Когда Спешнев захотел выказать приязнь Достоевскому, это было воспринято, по — видимому, с тревожным и восторженным волнением; однако очень скоро избранник предстал перед патроном именно в той роли, какая и была ему назначена: агитатором, пропагандистом, вербовщиком.
Один из первых исследователей данной темы резонно задавался вопросом: «Кто из нас решится в точности определить тот комплекс чувствований и дум, который волновал Достоевского во время ночной сцены, описанной Майковым? Об одной ли типографии думал он, сидя на кровати в сократовской позе, «в ночной рубашке с незастегнутым воротом»? В чем видел он «святость» дела и «долг» спасать отечество?»[229]
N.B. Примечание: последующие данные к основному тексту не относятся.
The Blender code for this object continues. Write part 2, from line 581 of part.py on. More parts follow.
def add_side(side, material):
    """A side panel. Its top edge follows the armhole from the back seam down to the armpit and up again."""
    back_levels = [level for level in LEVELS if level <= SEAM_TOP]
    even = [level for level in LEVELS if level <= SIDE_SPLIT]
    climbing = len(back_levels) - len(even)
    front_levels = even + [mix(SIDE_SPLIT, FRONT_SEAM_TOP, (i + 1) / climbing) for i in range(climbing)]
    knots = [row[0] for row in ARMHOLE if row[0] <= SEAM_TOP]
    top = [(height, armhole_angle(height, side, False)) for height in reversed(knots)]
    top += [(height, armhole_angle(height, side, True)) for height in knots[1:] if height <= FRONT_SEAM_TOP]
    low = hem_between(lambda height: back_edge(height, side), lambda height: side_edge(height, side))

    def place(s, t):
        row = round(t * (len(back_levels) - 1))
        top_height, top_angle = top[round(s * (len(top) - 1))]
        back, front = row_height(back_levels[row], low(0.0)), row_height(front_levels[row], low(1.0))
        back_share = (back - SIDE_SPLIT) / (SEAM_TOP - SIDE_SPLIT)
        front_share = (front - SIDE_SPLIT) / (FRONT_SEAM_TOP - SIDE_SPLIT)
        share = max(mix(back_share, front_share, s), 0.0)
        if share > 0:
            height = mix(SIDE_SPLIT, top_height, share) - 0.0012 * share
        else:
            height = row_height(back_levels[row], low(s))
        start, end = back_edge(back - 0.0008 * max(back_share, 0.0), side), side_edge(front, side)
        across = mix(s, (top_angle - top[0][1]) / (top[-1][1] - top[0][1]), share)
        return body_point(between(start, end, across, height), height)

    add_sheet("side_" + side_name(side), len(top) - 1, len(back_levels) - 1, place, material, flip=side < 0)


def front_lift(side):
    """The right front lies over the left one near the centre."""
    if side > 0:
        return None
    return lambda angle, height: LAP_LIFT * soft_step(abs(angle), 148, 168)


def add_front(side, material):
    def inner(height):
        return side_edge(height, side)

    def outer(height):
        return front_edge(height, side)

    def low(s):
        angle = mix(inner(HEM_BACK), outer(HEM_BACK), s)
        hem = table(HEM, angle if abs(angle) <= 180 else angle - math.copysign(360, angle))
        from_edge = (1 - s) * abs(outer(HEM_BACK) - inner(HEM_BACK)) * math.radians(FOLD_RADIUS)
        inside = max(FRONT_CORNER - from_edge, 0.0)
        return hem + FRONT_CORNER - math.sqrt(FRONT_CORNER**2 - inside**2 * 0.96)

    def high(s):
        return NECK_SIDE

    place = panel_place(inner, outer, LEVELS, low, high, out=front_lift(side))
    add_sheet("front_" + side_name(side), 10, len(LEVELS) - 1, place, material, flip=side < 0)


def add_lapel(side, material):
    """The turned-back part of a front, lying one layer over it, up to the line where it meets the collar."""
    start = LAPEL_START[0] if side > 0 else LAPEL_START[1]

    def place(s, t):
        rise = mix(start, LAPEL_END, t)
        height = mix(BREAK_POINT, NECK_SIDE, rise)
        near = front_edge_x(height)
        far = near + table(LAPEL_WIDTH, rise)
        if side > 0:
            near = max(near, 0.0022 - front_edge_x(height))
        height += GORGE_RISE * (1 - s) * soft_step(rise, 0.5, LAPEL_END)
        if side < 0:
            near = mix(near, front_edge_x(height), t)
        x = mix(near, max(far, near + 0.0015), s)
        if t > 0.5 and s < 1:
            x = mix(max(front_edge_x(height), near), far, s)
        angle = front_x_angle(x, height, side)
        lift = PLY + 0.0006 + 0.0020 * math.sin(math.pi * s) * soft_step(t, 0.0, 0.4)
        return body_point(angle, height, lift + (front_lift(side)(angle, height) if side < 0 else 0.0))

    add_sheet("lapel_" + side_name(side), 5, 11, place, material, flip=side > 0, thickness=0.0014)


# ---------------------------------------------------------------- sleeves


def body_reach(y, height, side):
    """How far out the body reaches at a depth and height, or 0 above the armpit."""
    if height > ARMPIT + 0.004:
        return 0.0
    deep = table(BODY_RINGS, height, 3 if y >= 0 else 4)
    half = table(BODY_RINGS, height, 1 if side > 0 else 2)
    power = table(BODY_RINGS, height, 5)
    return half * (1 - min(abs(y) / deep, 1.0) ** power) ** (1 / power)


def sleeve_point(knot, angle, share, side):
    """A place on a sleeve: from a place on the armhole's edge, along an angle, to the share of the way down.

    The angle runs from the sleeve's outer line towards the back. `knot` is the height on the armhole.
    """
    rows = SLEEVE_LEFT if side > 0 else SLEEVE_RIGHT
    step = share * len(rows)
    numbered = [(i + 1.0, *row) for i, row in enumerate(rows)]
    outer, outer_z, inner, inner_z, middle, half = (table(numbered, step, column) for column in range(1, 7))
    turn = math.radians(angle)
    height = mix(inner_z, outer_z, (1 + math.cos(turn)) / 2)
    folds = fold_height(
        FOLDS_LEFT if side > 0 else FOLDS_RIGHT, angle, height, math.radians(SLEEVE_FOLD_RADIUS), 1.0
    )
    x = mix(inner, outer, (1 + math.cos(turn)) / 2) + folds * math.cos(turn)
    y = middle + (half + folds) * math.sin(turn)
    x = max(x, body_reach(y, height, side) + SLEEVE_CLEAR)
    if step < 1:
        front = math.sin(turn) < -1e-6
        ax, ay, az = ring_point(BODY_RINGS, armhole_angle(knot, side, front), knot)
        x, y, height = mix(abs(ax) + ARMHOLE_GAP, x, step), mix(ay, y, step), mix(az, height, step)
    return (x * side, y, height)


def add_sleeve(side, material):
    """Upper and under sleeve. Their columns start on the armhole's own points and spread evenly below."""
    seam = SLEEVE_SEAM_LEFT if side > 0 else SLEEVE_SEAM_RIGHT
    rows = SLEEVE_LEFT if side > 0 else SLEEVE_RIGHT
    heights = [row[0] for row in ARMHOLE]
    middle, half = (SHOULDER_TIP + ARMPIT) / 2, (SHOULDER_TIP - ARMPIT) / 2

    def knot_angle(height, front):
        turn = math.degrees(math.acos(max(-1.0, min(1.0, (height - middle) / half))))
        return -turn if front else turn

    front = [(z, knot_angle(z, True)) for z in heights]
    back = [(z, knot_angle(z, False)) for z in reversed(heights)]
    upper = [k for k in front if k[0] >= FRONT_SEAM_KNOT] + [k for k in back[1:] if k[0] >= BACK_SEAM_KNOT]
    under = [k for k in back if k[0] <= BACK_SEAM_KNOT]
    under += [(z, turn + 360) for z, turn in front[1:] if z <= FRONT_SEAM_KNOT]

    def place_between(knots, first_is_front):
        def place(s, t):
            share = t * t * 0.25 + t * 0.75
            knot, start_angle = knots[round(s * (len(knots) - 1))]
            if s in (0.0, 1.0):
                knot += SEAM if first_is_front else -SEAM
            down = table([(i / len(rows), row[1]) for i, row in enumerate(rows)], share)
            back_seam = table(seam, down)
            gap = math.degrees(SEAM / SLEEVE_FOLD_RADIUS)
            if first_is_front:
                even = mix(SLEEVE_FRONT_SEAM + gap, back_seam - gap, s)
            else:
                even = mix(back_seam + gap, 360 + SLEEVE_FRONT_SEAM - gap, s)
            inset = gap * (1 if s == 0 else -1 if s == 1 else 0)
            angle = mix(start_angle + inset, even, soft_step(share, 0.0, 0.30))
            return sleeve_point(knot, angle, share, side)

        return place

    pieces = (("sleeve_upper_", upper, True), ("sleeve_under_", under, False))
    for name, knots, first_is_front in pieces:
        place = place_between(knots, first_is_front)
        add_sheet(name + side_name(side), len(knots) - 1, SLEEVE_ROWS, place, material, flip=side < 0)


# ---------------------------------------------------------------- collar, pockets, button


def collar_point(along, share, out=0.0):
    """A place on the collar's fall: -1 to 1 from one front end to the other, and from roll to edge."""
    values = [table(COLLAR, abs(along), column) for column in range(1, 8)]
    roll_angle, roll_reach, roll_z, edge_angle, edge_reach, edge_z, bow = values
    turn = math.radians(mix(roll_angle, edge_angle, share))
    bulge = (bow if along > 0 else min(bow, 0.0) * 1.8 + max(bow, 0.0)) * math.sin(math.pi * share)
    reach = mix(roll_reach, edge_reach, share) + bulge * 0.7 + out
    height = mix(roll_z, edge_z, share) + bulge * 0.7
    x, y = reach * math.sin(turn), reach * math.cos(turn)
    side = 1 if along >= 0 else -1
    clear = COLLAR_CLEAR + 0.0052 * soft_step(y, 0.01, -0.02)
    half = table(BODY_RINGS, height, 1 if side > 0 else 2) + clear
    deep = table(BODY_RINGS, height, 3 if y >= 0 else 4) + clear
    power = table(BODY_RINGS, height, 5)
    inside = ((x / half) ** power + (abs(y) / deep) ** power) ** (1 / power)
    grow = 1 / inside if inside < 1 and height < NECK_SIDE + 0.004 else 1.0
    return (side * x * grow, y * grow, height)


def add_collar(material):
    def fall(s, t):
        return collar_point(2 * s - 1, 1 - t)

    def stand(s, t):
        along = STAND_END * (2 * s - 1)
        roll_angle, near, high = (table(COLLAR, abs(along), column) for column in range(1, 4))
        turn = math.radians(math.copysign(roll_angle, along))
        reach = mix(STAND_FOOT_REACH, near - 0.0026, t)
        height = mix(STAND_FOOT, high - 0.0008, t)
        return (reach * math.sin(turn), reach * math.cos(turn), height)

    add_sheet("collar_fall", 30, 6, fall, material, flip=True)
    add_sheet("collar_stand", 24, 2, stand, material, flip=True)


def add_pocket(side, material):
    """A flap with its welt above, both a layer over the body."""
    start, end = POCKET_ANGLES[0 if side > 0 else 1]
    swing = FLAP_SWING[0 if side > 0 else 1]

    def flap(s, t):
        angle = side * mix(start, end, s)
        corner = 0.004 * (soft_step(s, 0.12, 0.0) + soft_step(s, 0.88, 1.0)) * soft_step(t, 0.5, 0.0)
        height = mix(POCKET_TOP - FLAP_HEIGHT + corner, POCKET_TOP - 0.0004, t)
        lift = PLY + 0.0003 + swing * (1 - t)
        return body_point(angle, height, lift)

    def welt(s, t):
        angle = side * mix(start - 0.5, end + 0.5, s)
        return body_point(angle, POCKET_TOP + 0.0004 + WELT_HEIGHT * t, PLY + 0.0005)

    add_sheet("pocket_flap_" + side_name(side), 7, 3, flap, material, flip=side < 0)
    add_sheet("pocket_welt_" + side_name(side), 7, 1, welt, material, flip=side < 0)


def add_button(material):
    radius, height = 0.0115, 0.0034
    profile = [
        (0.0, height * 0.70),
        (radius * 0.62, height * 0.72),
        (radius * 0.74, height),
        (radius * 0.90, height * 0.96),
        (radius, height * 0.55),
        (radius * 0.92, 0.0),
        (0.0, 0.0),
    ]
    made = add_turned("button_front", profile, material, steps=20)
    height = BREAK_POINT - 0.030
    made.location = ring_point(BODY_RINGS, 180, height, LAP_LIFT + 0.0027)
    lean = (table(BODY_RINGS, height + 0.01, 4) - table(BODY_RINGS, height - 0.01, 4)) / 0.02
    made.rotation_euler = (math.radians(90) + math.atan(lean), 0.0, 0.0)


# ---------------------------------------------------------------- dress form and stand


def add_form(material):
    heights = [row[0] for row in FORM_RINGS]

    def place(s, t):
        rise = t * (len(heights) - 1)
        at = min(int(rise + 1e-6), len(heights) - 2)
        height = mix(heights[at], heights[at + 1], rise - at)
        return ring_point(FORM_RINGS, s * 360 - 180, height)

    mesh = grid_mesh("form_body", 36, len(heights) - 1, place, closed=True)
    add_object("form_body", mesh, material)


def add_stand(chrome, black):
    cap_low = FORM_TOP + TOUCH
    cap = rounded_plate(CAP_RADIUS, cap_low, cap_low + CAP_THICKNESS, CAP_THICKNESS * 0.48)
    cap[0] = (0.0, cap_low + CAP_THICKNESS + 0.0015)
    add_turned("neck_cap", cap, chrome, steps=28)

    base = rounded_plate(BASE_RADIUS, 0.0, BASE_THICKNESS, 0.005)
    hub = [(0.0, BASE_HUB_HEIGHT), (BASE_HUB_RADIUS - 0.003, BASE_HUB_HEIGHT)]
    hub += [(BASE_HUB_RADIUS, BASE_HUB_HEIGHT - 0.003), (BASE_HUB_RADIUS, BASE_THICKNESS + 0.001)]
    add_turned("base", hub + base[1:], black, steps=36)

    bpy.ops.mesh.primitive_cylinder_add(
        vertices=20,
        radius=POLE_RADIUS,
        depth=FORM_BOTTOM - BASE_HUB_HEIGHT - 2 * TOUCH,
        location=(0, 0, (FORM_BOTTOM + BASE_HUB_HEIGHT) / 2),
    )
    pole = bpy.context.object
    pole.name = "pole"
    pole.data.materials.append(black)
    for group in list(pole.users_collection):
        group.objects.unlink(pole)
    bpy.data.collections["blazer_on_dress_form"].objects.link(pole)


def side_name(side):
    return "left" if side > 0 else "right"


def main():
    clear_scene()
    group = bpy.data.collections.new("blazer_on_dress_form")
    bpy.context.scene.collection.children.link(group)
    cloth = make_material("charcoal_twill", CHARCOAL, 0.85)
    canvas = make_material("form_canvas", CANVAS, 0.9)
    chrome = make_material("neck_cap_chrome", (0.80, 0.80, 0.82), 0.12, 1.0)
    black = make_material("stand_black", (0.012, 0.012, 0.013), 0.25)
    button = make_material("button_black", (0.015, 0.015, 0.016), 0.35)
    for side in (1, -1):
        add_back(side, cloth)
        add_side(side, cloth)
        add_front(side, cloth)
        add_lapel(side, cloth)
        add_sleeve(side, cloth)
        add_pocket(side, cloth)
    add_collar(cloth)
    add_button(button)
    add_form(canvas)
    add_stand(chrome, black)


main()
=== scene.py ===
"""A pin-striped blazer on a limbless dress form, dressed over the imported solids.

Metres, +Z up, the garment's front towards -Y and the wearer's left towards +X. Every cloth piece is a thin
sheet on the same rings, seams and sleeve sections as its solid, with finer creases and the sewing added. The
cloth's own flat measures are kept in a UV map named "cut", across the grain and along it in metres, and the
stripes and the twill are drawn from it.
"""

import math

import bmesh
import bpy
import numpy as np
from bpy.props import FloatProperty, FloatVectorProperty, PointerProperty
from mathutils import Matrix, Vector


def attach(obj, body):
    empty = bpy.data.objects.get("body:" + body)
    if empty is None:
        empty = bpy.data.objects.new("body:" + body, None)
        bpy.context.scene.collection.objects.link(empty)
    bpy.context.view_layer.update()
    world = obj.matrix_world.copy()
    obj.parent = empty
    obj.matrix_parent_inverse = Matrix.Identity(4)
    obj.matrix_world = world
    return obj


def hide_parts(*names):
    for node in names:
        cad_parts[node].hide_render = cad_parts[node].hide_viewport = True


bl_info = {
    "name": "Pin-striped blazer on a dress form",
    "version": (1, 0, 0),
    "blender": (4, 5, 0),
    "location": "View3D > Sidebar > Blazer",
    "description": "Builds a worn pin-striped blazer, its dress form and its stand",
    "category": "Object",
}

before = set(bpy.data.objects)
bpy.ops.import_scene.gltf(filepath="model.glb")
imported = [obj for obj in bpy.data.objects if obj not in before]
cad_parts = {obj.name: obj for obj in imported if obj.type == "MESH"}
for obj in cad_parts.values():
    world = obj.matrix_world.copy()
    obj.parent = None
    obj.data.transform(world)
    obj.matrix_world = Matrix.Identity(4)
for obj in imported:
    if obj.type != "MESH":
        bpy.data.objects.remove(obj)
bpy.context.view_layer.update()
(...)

Список вопросов стоило бы, наверное, продолжить. Почему Достоевский сам всю жизнь хранил об этом глухое молчание? Почему не захотел оставить записки или воспоминания? Почему личность и даже имя Спешнева стали — по факту биографии писателя — как бы запретной темой? Ведь здесь был как раз тот случай, когда Достоевский мог с полным основанием (как его персонажи, Шатов и Кириллов) воскликнуть: «Вспомните, что вы значили в моей жизни, Спешнев».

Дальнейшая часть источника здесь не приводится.